I realised this week that in times of such crisis, such loss, it is easy to succumb to our own fears, and to a sense of isolation and hopelessness. It is easy to be convinced by the voice shouting the loudest, when it tells us that if someone is not on the front line of a critical incident that their capacity for caring is somehow diminished. Or to say ugly things about an entire section of our global population based on the actions of a few. But we are all on the front line and it is our collective voice that needs to rise, to be the what is heard above all else. As the French Ambassador to Australia Christophe Lecourtier commented in the aftermath of Nice said “it is not a war of civilisations, it is a war for civilisation”.

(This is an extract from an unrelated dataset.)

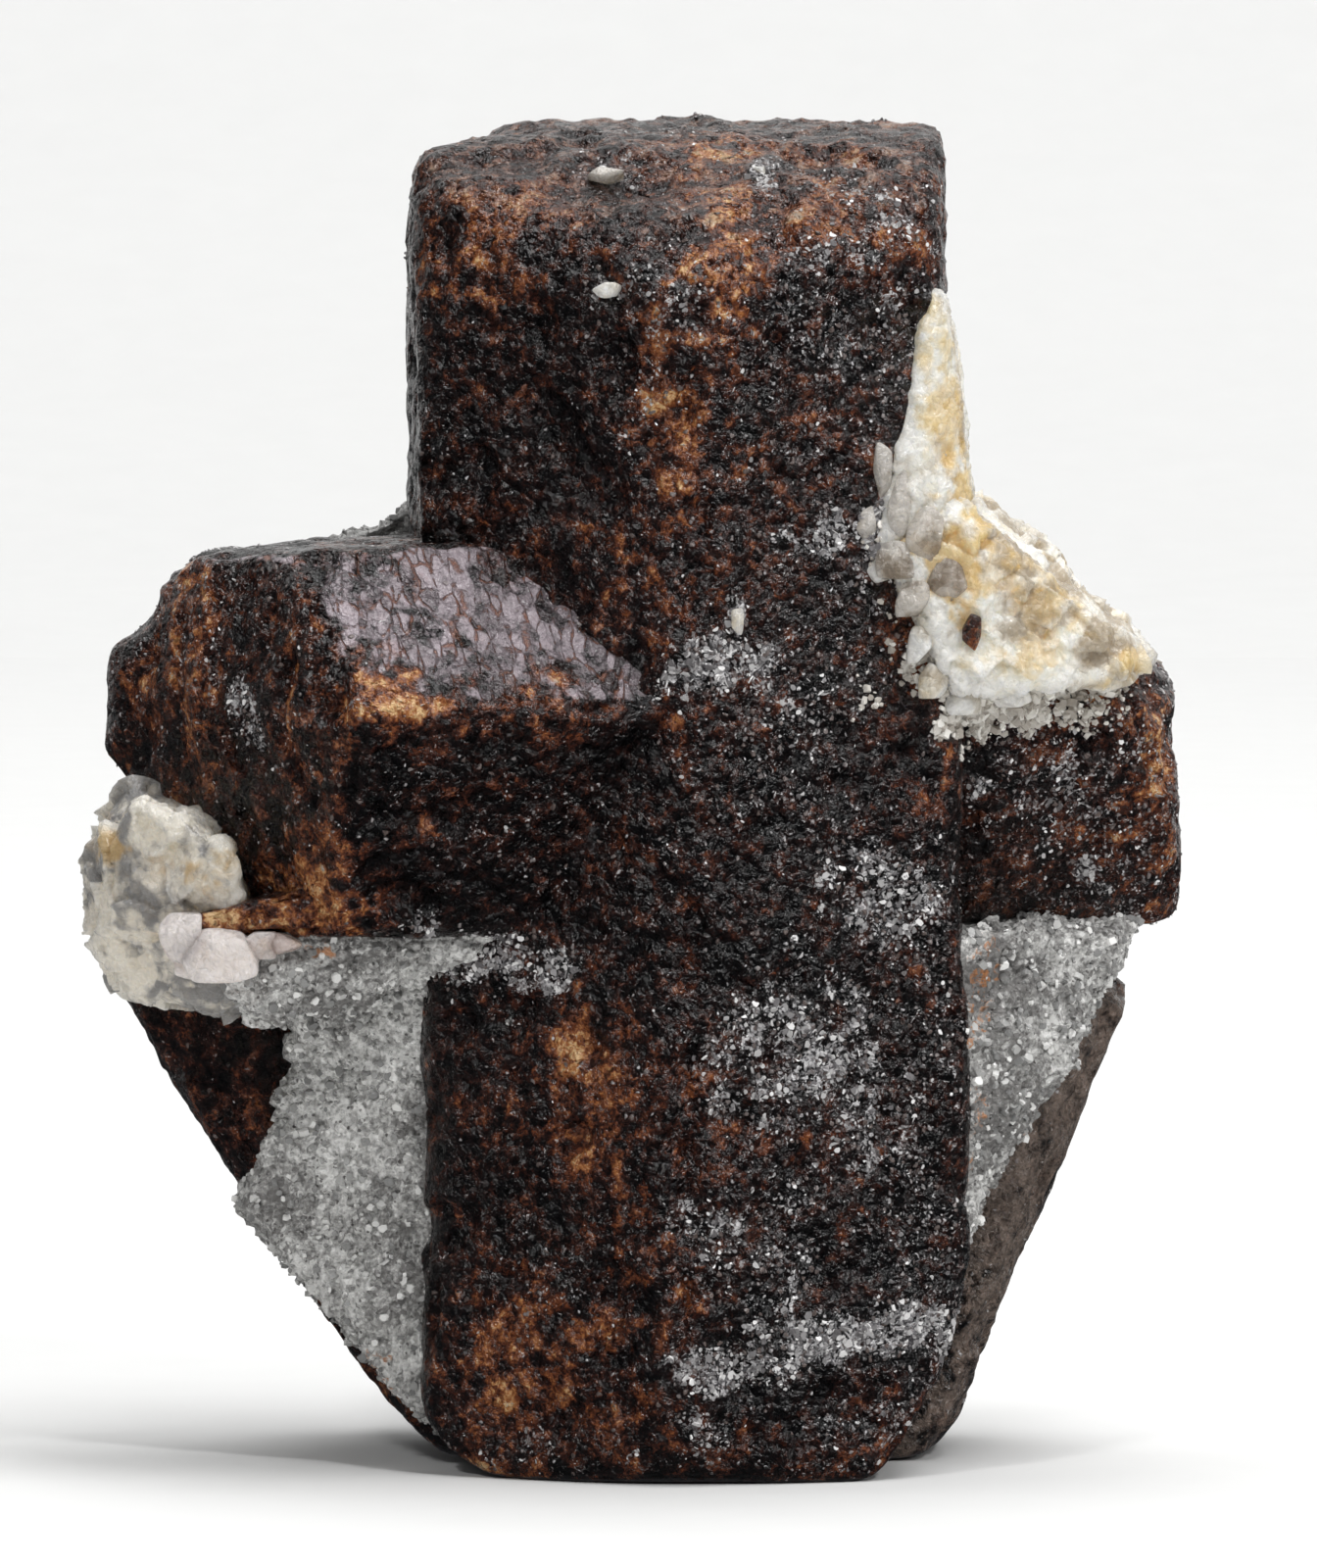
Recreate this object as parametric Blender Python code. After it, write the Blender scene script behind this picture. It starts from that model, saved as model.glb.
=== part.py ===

So in our search for answers know this, we have all borne witness to far more than these hate-filled attacks. These and the hashtags that follow as a way to try and stare down the enemy are not the sum of our story as a people. Now more than ever it is important that we don’t let social media rob us of our ability to not only call out a chant of support via a hashtag but that we also to take action. Pick up the phone and call your friends around the world, your family. Commit to being the person who stands up to the hate and fear, whether it is disguised as a joke or occurs as a full frontal attack.
Above all, we must continue to pursue deep and meaningful lives, to connect and reach out, to pull others up and ensure there is not just equality but equity.
We must rise – from the grass roots, until we choke out the weeds with our own commitment to nurture love and joy, and uphold the values that unite us.